果然,白已冬脫下眼罩,從奧洛沃坎迪手上把書搶過來:“何出此言?”
“狄更斯筆下的人物妙語練出,很值得借鑒。”奧洛沃坎迪道。
白已冬有些懷疑,因為奧洛沃坎迪的垃圾話并沒什么提高:“能給我舉個例子嗎?”
“就比如我,原來我和kg噴垃圾話一般都是被他噴得屁滾尿流。”奧洛沃坎迪很會從自己身上插刀子。
“然后呢?”白已冬問。
奧洛沃坎迪說:“看了狄更斯的小說,我的垃圾話從被kg噴得屁滾尿流進化為苦戰一場然后惜敗的水準了。”
就這樣,白已冬浪費了休息時間,在飛機上看了一整本小說。
看完之后,他的兩眼發昏,滿腦子都是《遠大前程》的劇情,“奧洛,如果我今天狀態不好,你是要負責的。”
“你太亂來了!狄更斯的小說應該細嚼慢咽,你看得太快了。”奧洛沃坎迪道。
白已冬不管這么多,他只知道他是受了奧洛沃坎迪的蠱惑才看了這本該死的小說。
現在他又累又困,可是飛機已經到站了,他們即將走下飛機。
拿起行李,白已冬表情陰郁地走出機場。
“白狼,你們有信心贏得第三場嗎?”記者一個勁的湊熱乎。
很不巧,白已冬現在連和他們說話的心情都沒有,露出一個比“你他媽欠我五百萬”還要難看的臉色說道:“不然你以為我們是來輸球的嗎?”
“呃”可憐的記者不知道自己做錯了什么,竟惹得白已冬如此對待。
“羅恩·阿泰斯特說會把你的得分限制在30分以內,這樣他們就嫩取勝,你怎么看?”這位記者的經驗比剛才的記者豐富許多,懂得察言觀色,并把禍水東引。
果然,白已冬的火發在了阿泰斯特的身上:“告訴羅恩,50分!”
大新聞啊!記者眼冒金光:“你是說,要對羅恩砍50分?”
“如果你的耳朵沒出問題的話,是的。”白已冬冷漠地說。
這番話引起了本地記者的不滿:“雖然明尼蘇達的實力占上風,但要在羅恩·阿泰斯特的頭上拿50分,未免太異想天開了吧?”
“先生,請回去查查字典,“異想天開”不是這么用的。”白已冬陰著臉,言語富有攻擊性:“如果我說要在羅恩頭上砍100分,或者每場比賽贏國王100分,那才勉強算得上是異想天開。”
很好,白已冬一席話與激怒了現場的記者。
記者對他展開了圍攻,采訪問題一個比一個尖刻。
白已冬的回答也毫不避讓,正面相對。
什么阿泰斯特的進攻手段太差,我能把他防在個位數;什么畢比皮膚太白,像白血病患者;什么國王巔峰不在,我們半場就能打成垃圾時間等等。
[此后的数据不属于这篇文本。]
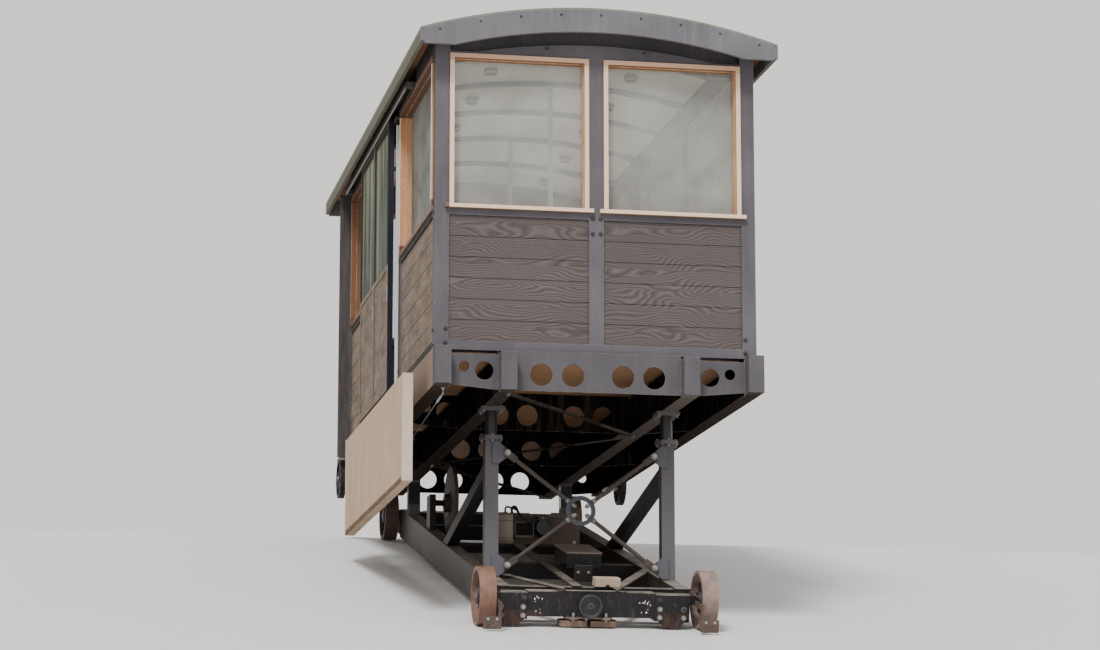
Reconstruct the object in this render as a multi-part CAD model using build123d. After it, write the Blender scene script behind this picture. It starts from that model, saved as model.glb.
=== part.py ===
from build123d import *
from math import atan2, cos, degrees, hypot, radians, sin, sqrt, tan
import os

# Inclined funicular car in millimetres. +X is right as seen from downhill, +Y is level uphill, +Z is up.
# The origin lies on the rail-head plane, on the track centre line, midway between the axles.
# The cabin is level. The running gear is modelled along the track and then tilted by the slope.

# Track and running gear
rail_slope = 13.5
wheel_base = 5200.0
wheel_diameter = 424.0
tread_width = 119.0
wheel_beam_gap = 32.5
rim_thickness = 30.0
hub_diameter = 116.0
hub_length = 104.0
spoke_count = 6
spoke_width = 46.0
spoke_thickness = 30.0
axle_diameter = 56.0
axle_end = 4.0
running_clearance = 0.3
seat_gap = 0.3

# Chassis along the track
beam_spread = 1334.0
beam_width = 106.0
beam_bottom = 35.0
beam_depth = 245.0
cross_depth = 120.0
cross_width = 80.0
end_member_inset = 170.0
middle_members = [
    # distance uphill of the midpoint between the axles
    -1050.0,
    1450.0,
]
flat_thickness = 12.0
flat_width = 70.0
diagonal_flats = [
    # x at the headstock, side of the beam, level distance of the beam end from the front wall
    (-230.0, -1, 950.0),
    (145.0, 1, 1200.0),
]
centre_flat_x = -105.0
bracket_plate_x = -15.0
bracket_plate_back = 450.0
bracket_plate_width = 130.0
bracket_plate_height = 120.0

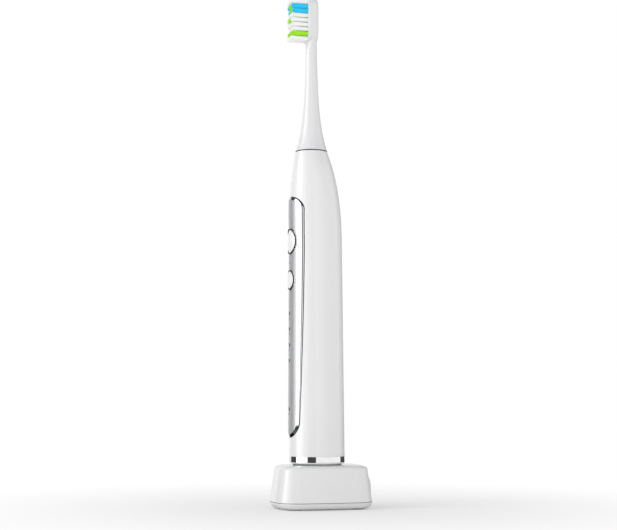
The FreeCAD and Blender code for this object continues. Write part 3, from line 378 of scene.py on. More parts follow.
def flat_fill(outline, holes, spacing):
    """Triangles that fill an outline less round holes, each hole (x, z, radius, points)."""
    coords = [Vector(point) for point in outline]
    edges = [(step, (step + 1) % len(outline)) for step in range(len(outline))]
    for x, z, radius, count in holes:
        start = len(coords)
        ring = arc_points((x, z), radius, 0.0, TURN, count)
        coords += [Vector(point) for point in ring]
        edges += [(start + step, start + (step + 1) % count) for step in range(count)]
    low_z = min(point[1] for point in outline)
    high_z = max(point[1] for point in outline)
    rows = int((high_z - low_z) / spacing)
    right = sorted((point for point in outline if point[0] >= 0), key=lambda point: point[1])
    for row in range(1, rows):
        z = low_z + (high_z - low_z) * row / rows
        above = next(index for index, point in enumerate(right) if point[1] > z)
        a = right[above - 1]
        b = right[above]
        reach = a[0] + (b[0] - a[0]) * (z - a[1]) / max(b[1] - a[1], 1e-9) - spacing * 0.45
        cells = max(1, round(2 * reach / spacing))
        for cell in range(cells + 1):
            x = -reach + 2 * reach * cell / cells
            if all(math.hypot(x - h[0], z - h[1]) > h[2] + spacing * 0.4 for h in holes):
                coords.append(Vector((x, z)))
    found, _, triangles, _, _, _ = delaunay_2d_cdt(coords, edges, [], 1, 1e-8)
    kept = []
    for face in triangles:
        x = sum(found[index].x for index in face) / 3
        z = sum(found[index].y for index in face) / 3
        if all(math.hypot(x - h[0], z - h[1]) > h[2] * 0.98 for h in holes):
            kept.append(tuple(face))
    return [(point.x, point.y) for point in found], kept


# ------------------------------------------------------------------ finishes
made = {}


def add_node(tree, kind, inputs=None, **settings):
    """A new node. An input given a socket is linked to it; any other value is set."""
    node = tree.nodes.new("ShaderNode" + kind)
    for name, value in settings.items():
        setattr(node, name, value)
    for name, value in (inputs or {}).items():
        if isinstance(value, bpy.types.NodeSocket):
            tree.links.new(value, node.inputs[name])
        else:
            node.inputs[name].default_value = value
    return node


class Finish:
    """A material's node tree, laid out from the surface coordinates to the shader."""

    def __init__(self, name):
        self.material = bpy.data.materials.new(name)
        self.material.use_nodes = True
        self.tree = self.material.node_tree
        self.shader = self.tree.nodes["Principled BSDF"]
        self.place = add_node(self.tree, "TexCoord").outputs["Object"]

    def noise(self, scale, detail=3.0, rough=0.55, stretch=(1.0, 1.0, 1.0)):
        mapping = add_node(self.tree, "Mapping", {"Vector": self.place, "Scale": stretch})
        texture = add_node(self.tree, "TexNoise", {"Vector": mapping.outputs["Vector"], "Scale": scale,
                                                   "Detail": detail, "Roughness": rough})
        return texture.outputs["Fac"]

    def bands(self, scale, axis="Z", distortion=0.0):
        inputs = {"Vector": self.place, "Scale": scale, "Distortion": distortion}
        return add_node(self.tree, "TexWave", inputs, wave_type="BANDS", bands_direction=axis).outputs["Fac"]

    def shades(self, source, dark, light, low=0.3, high=0.7):
        ramp = add_node(self.tree, "ValToRGB", {"Fac": source})
        for stop, position, rgb in zip(ramp.color_ramp.elements, (low, high), (dark, light)):
            stop.position = position
            stop.color = (*rgb, 1.0)
        self.tree.links.new(ramp.outputs["Color"], self.shader.inputs["Base Color"])

    def roughness(self, source, low, high):
        spread = add_node(self.tree, "MapRange", {"Value": source, "To Min": low, "To Max": high})
        self.tree.links.new(spread.outputs["Result"], self.shader.inputs["Roughness"])

    def bump(self, source, strength, depth):
        bump = add_node(self.tree, "Bump", {"Height": source, "Strength": strength, "Distance": depth})
        self.tree.links.new(bump.outputs["Normal"], self.shader.inputs["Normal"])


def scaled(rgb, share):
    return tuple(min(1.0, channel * share) for channel in rgb)


def moulded(name, rgb, rough=0.12, grain=900.0, texture=0.04, coat=0.0):
    """Moulded plastic: even colour, a faint flow mottle and a fine skin."""
    finish = Finish(name)
    flow = finish.noise(45.0, detail=2.0)
    finish.shades(flow, scaled(rgb, 0.985), rgb)
    finish.roughness(finish.noise(260.0), rough * 0.85, rough * 1.2)
    finish.bump(finish.noise(grain, detail=2.0), texture, 0.02 * MM)
    finish.shader.inputs["IOR"].default_value = 1.49
    finish.shader.inputs["Coat Weight"].default_value = coat
    finish.shader.inputs["Coat Roughness"].default_value = 0.04
    return finish


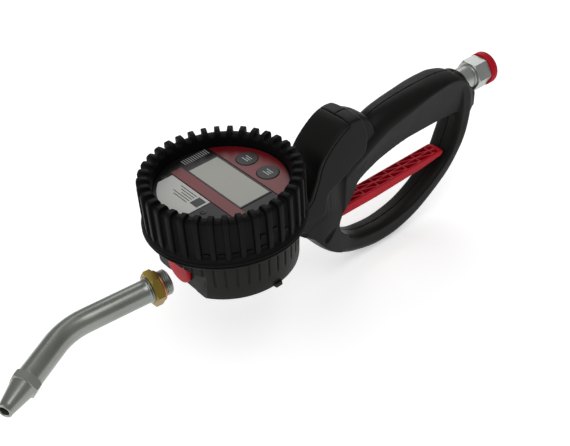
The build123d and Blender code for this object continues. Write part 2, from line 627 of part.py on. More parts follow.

如果不是桑德斯及時把白已冬領走,白已冬可能會爆出更多驚世駭俗的言論。
桑德斯推著白已冬:“白狼,你需要好好休息了。”
“教練,我可以訓練。”白已冬說:“我已經睡不著了。”
“我覺得你更需要休息。”桑德斯不是擔心白已冬的身體,而是擔心他殃及魚池,連隊友一起攻擊。
白已冬態度堅決,拒絕休息。
桑德斯的猜想變成了現實,當天的隊內對抗賽,上到加內特,下到烏基奇這種小蝦米全被白已冬噴了一遍。
白已冬那張利嘴尖酸刻薄,把所有人都噴得面紅耳赤。
最后桑德斯看不下去了,嚴令白已冬閉嘴,否則就剝奪他的對抗賽資格。